:: MATERIALS PROVIDED ::

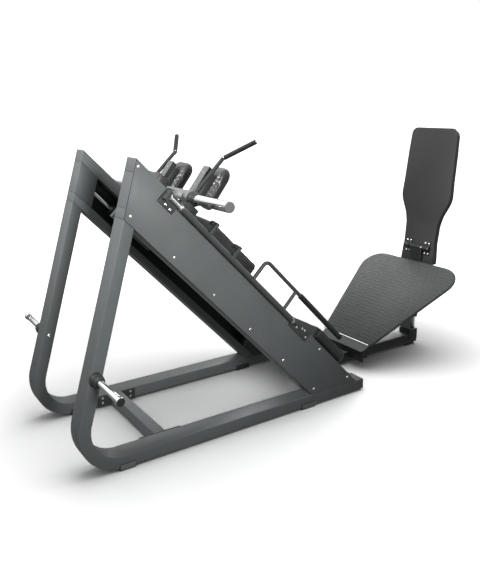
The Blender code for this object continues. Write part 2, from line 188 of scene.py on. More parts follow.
def ramp(tree, source, low, high, start=0.35, stop=0.65):
    node = tree.nodes.new("ShaderNodeValToRGB")
    node.color_ramp.elements[0].position = start
    node.color_ramp.elements[1].position = stop
    node.color_ramp.elements[0].color = low
    node.color_ramp.elements[1].color = high
    tree.links.new(source, node.inputs["Fac"])
    return node


def spread(colour, share):
    return tuple(c * share for c in colour) + (1.0,)


def tint(tree, shader, coords, colour, scale, share):
    """Slight unevenness of the colour."""
    cloud = noise(tree, coords, scale, 4.0)
    shades = ramp(tree, cloud.outputs["Fac"], spread(colour, 1.0 - share), spread(colour, 1.0 + share))
    tree.links.new(shades.outputs["Color"], shader.inputs["Base Color"])


def roughen(tree, shader, coords, scale, low, high):
    cloud = noise(tree, coords, scale, 3.0)
    shades = ramp(tree, cloud.outputs["Fac"], (low, low, low, 1.0), (high, high, high, 1.0))
    tree.links.new(shades.outputs["Color"], shader.inputs["Roughness"])


def bump(tree, shader, height, strength, distance):
    node = tree.nodes.new("ShaderNodeBump")
    node.inputs["Strength"].default_value = strength
    node.inputs["Distance"].default_value = distance
    tree.links.new(height, node.inputs["Height"])
    tree.links.new(node.outputs["Normal"], shader.inputs["Normal"])


def powder_coat(name, colour, rough=0.42):
    made, tree, shader, coords = shader_material(name, colour, rough)
    shader.inputs["Specular IOR Level"].default_value = 0.30
    tint(tree, shader, coords, colour, 9.0, 0.035)
    roughen(tree, shader, coords, 35.0, rough - 0.04, rough + 0.05)
    peel = noise(tree, coords, 1400.0, 2.0)
    bump(tree, shader, peel.outputs["Fac"], 0.10, 0.0004)
    return made


def chrome_plate(name, colour=(0.80, 0.80, 0.81), rough=0.10):
    made, tree, shader, coords = shader_material(name, colour, rough, 1.0)
    tint(tree, shader, coords, colour, 60.0, 0.02)
    roughen(tree, shader, coords, 140.0, rough * 0.7, rough * 1.5)
    return made


def black_rubber(name, colour, rough=0.72, grain=900.0):
    made, tree, shader, coords = shader_material(name, colour, rough)
    shader.inputs["Specular IOR Level"].default_value = 0.30
    tint(tree, shader, coords, colour, 25.0, 0.10)
    roughen(tree, shader, coords, 90.0, rough - 0.08, rough + 0.08)
    dots = noise(tree, coords, grain, 3.0)
    bump(tree, shader, dots.outputs["Fac"], 0.25, 0.0005)
    return made


def leather_vinyl(name, colour, rough=0.46):
    made, tree, shader, coords = shader_material(name, colour, rough)
    shader.inputs["Coat Weight"].default_value = 0.40
    shader.inputs["Coat Roughness"].default_value = 0.24
    tint(tree, shader, coords, colour, 14.0, 0.08)
    roughen(tree, shader, coords, 55.0, rough - 0.05, rough + 0.08)
    cells = tree.nodes.new("ShaderNodeTexVoronoi")
    cells.feature = "DISTANCE_TO_EDGE"
    cells.inputs["Scale"].default_value = 620.0
    tree.links.new(coords.outputs["Object"], cells.inputs["Vector"])
    bump(tree, shader, cells.outputs["Distance"], 0.35, 0.0006)
    return made


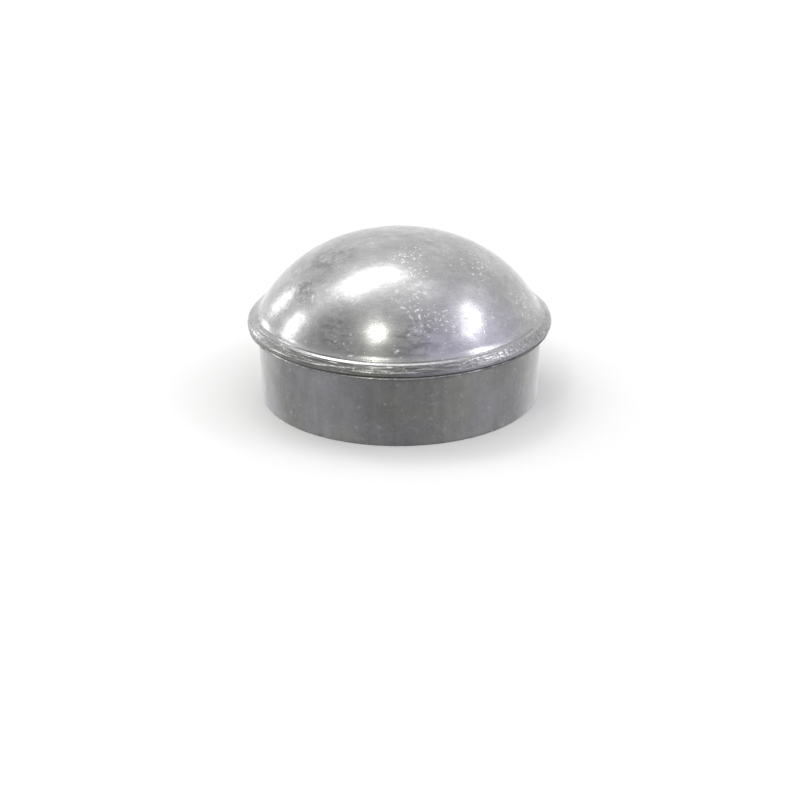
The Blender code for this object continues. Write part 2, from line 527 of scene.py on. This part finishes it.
        offset = lay_flat(self.vector("SUBTRACT", place, cells.outputs["Position"]))
        heading = self.vector("SUBTRACT", cells.outputs["Color"], (0.5, 0.5, 0.5))
        heading = self.vector("NORMALIZE", lay_flat(heading))
        ahead = self.vector("DOT_PRODUCT", offset, heading, "Value")
        aside = self.vector("SUBTRACT", offset, self.vector("SCALE", heading, scale=ahead))
        aside = self.vector("LENGTH", aside, output="Value")
        chance = self.node("ShaderNodeTexWhiteNoise", noise_dimensions="3D")
        self.link(cells.outputs["Position"], chance.inputs["Vector"])
        split = self.node("ShaderNodeSeparateXYZ")
        self.link(chance.outputs["Color"], split.inputs[0])
        own_length = self.remap(split.outputs["Y"], 0.0, 1.0, 0.25, 1.2)
        own_width = self.remap(split.outputs["Z"], 0.0, 1.0, 0.35, 1.2)
        ahead = self.math("DIVIDE", self.math("ABSOLUTE", ahead), own_length)
        aside = self.math("DIVIDE", aside, own_width)
        mark = self.remap(ahead, length * 0.3, length, 1.0, 0.0)
        mark = self.times(mark, self.remap(aside, width * 0.1, width, 1.0, 0.0))
        strength = self.times(self.minus(amount, chance.outputs["Value"]), DASH_CONTRAST)
        return self.times(mark, self.math("MINIMUM", self.larger(strength, 0.0), 1.0))


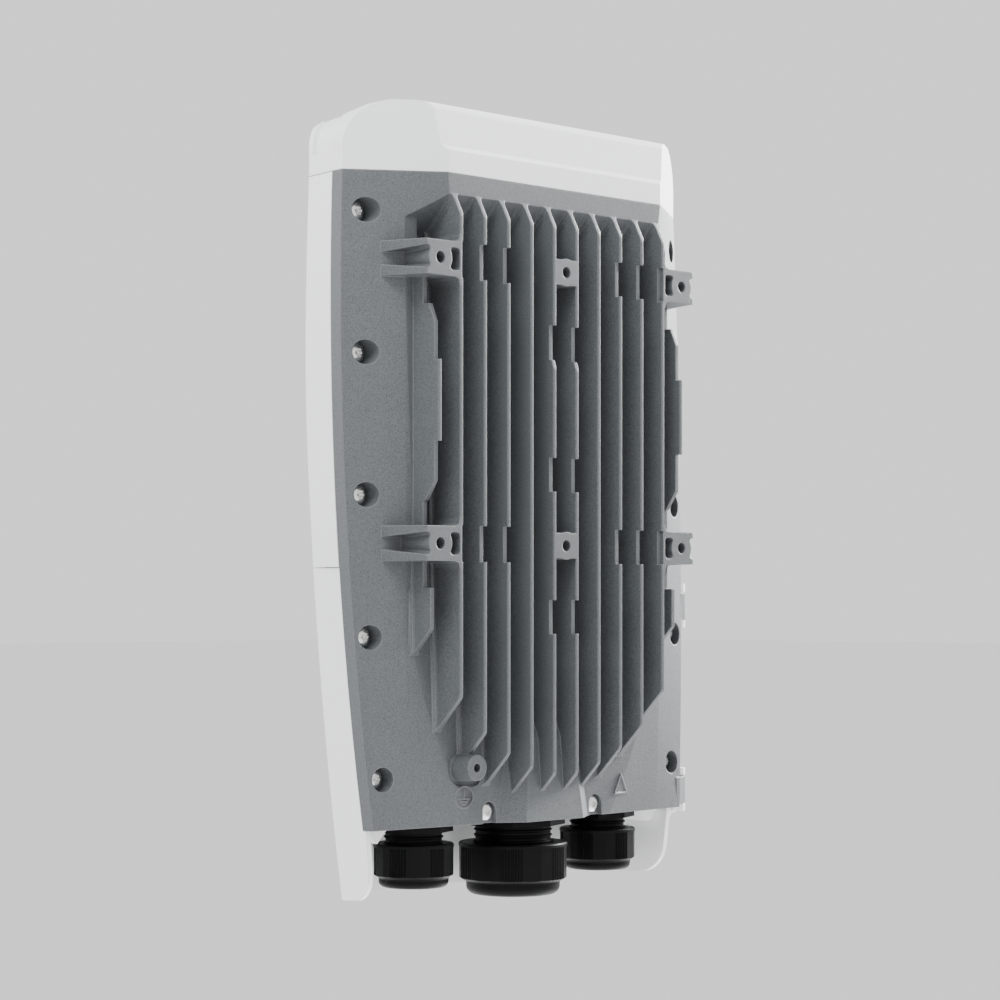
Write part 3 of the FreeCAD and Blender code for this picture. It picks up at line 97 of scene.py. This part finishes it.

:::

**WHAT IS ASKED:**
Each record above should be restated word for word.

**ANSWER BELOW:**
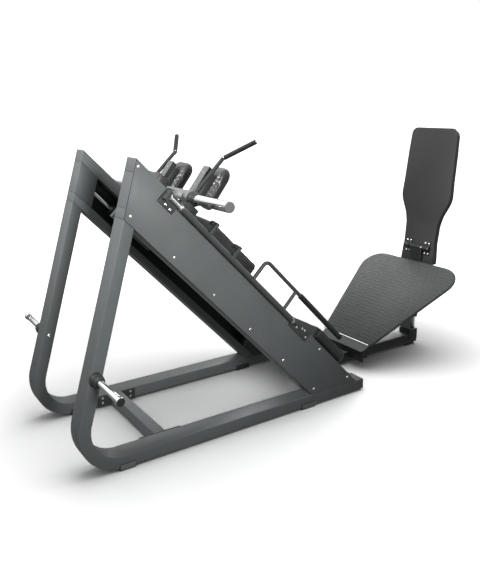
The Blender code for this object continues. Write part 2, from line 188 of scene.py on. More parts follow.
def ramp(tree, source, low, high, start=0.35, stop=0.65):
    node = tree.nodes.new("ShaderNodeValToRGB")
    node.color_ramp.elements[0].position = start
    node.color_ramp.elements[1].position = stop
    node.color_ramp.elements[0].color = low
    node.color_ramp.elements[1].color = high
    tree.links.new(source, node.inputs["Fac"])
    return node


def spread(colour, share):
    return tuple(c * share for c in colour) + (1.0,)


def tint(tree, shader, coords, colour, scale, share):
    """Slight unevenness of the colour."""
    cloud = noise(tree, coords, scale, 4.0)
    shades = ramp(tree, cloud.outputs["Fac"], spread(colour, 1.0 - share), spread(colour, 1.0 + share))
    tree.links.new(shades.outputs["Color"], shader.inputs["Base Color"])


def roughen(tree, shader, coords, scale, low, high):
    cloud = noise(tree, coords, scale, 3.0)
    shades = ramp(tree, cloud.outputs["Fac"], (low, low, low, 1.0), (high, high, high, 1.0))
    tree.links.new(shades.outputs["Color"], shader.inputs["Roughness"])


def bump(tree, shader, height, strength, distance):
    node = tree.nodes.new("ShaderNodeBump")
    node.inputs["Strength"].default_value = strength
    node.inputs["Distance"].default_value = distance
    tree.links.new(height, node.inputs["Height"])
    tree.links.new(node.outputs["Normal"], shader.inputs["Normal"])


def powder_coat(name, colour, rough=0.42):
    made, tree, shader, coords = shader_material(name, colour, rough)
    shader.inputs["Specular IOR Level"].default_value = 0.30
    tint(tree, shader, coords, colour, 9.0, 0.035)
    roughen(tree, shader, coords, 35.0, rough - 0.04, rough + 0.05)
    peel = noise(tree, coords, 1400.0, 2.0)
    bump(tree, shader, peel.outputs["Fac"], 0.10, 0.0004)
    return made


def chrome_plate(name, colour=(0.80, 0.80, 0.81), rough=0.10):
    made, tree, shader, coords = shader_material(name, colour, rough, 1.0)
    tint(tree, shader, coords, colour, 60.0, 0.02)
    roughen(tree, shader, coords, 140.0, rough * 0.7, rough * 1.5)
    return made


def black_rubber(name, colour, rough=0.72, grain=900.0):
    made, tree, shader, coords = shader_material(name, colour, rough)
    shader.inputs["Specular IOR Level"].default_value = 0.30
    tint(tree, shader, coords, colour, 25.0, 0.10)
    roughen(tree, shader, coords, 90.0, rough - 0.08, rough + 0.08)
    dots = noise(tree, coords, grain, 3.0)
    bump(tree, shader, dots.outputs["Fac"], 0.25, 0.0005)
    return made


def leather_vinyl(name, colour, rough=0.46):
    made, tree, shader, coords = shader_material(name, colour, rough)
    shader.inputs["Coat Weight"].default_value = 0.40
    shader.inputs["Coat Roughness"].default_value = 0.24
    tint(tree, shader, coords, colour, 14.0, 0.08)
    roughen(tree, shader, coords, 55.0, rough - 0.05, rough + 0.08)
    cells = tree.nodes.new("ShaderNodeTexVoronoi")
    cells.feature = "DISTANCE_TO_EDGE"
    cells.inputs["Scale"].default_value = 620.0
    tree.links.new(coords.outputs["Object"], cells.inputs["Vector"])
    bump(tree, shader, cells.outputs["Distance"], 0.35, 0.0006)
    return made


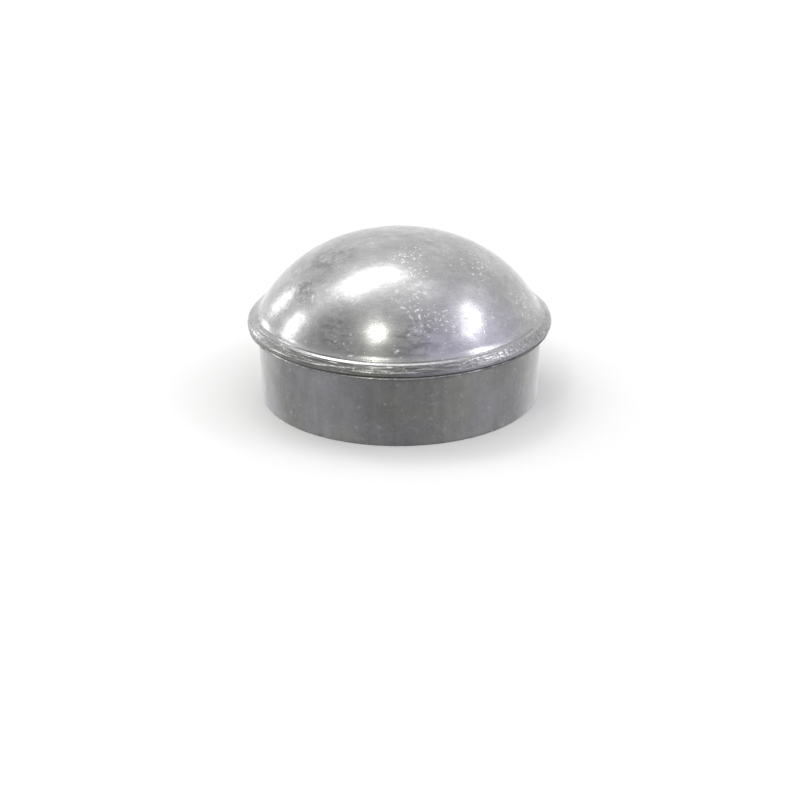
The Blender code for this object continues. Write part 2, from line 527 of scene.py on. This part finishes it.
        offset = lay_flat(self.vector("SUBTRACT", place, cells.outputs["Position"]))
        heading = self.vector("SUBTRACT", cells.outputs["Color"], (0.5, 0.5, 0.5))
        heading = self.vector("NORMALIZE", lay_flat(heading))
        ahead = self.vector("DOT_PRODUCT", offset, heading, "Value")
        aside = self.vector("SUBTRACT", offset, self.vector("SCALE", heading, scale=ahead))
        aside = self.vector("LENGTH", aside, output="Value")
        chance = self.node("ShaderNodeTexWhiteNoise", noise_dimensions="3D")
        self.link(cells.outputs["Position"], chance.inputs["Vector"])
        split = self.node("ShaderNodeSeparateXYZ")
        self.link(chance.outputs["Color"], split.inputs[0])
        own_length = self.remap(split.outputs["Y"], 0.0, 1.0, 0.25, 1.2)
        own_width = self.remap(split.outputs["Z"], 0.0, 1.0, 0.35, 1.2)
        ahead = self.math("DIVIDE", self.math("ABSOLUTE", ahead), own_length)
        aside = self.math("DIVIDE", aside, own_width)
        mark = self.remap(ahead, length * 0.3, length, 1.0, 0.0)
        mark = self.times(mark, self.remap(aside, width * 0.1, width, 1.0, 0.0))
        strength = self.times(self.minus(amount, chance.outputs["Value"]), DASH_CONTRAST)
        return self.times(mark, self.math("MINIMUM", self.larger(strength, 0.0), 1.0))


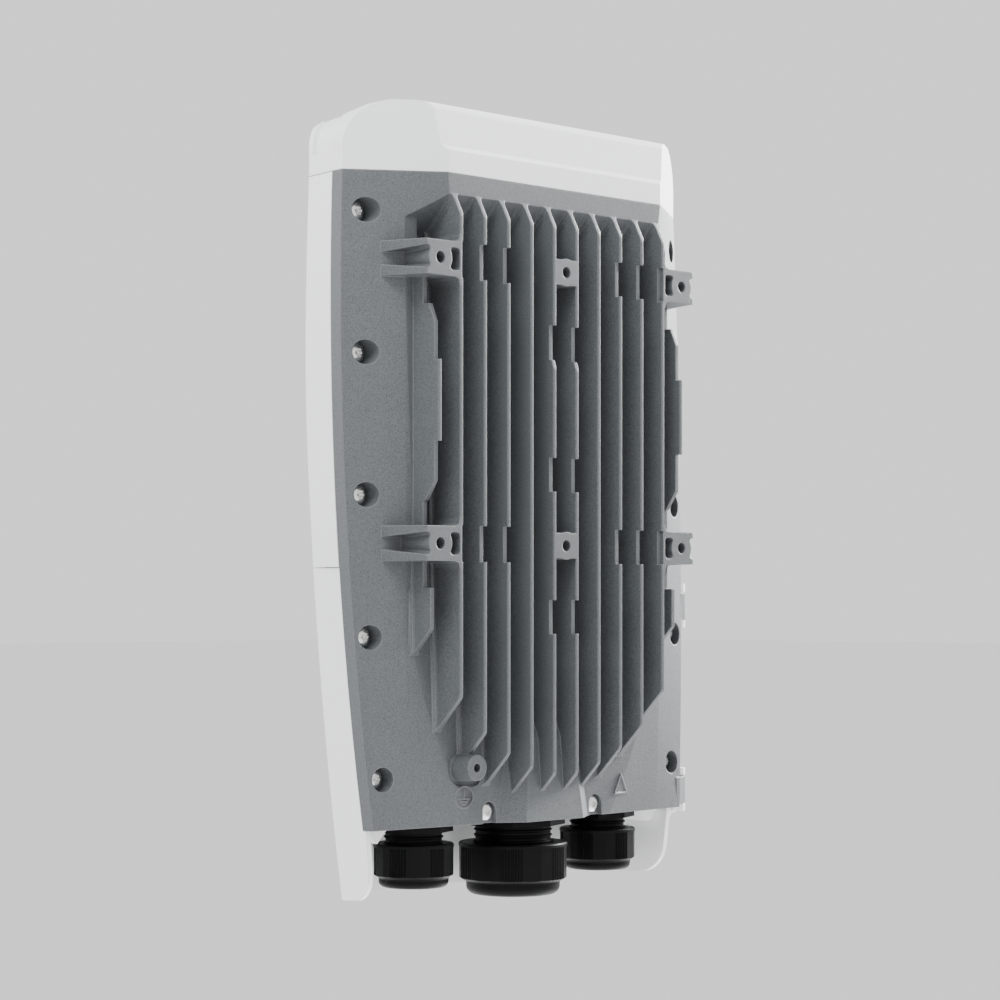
Write part 3 of the FreeCAD and Blender code for this picture. It picks up at line 97 of scene.py. This part finishes it.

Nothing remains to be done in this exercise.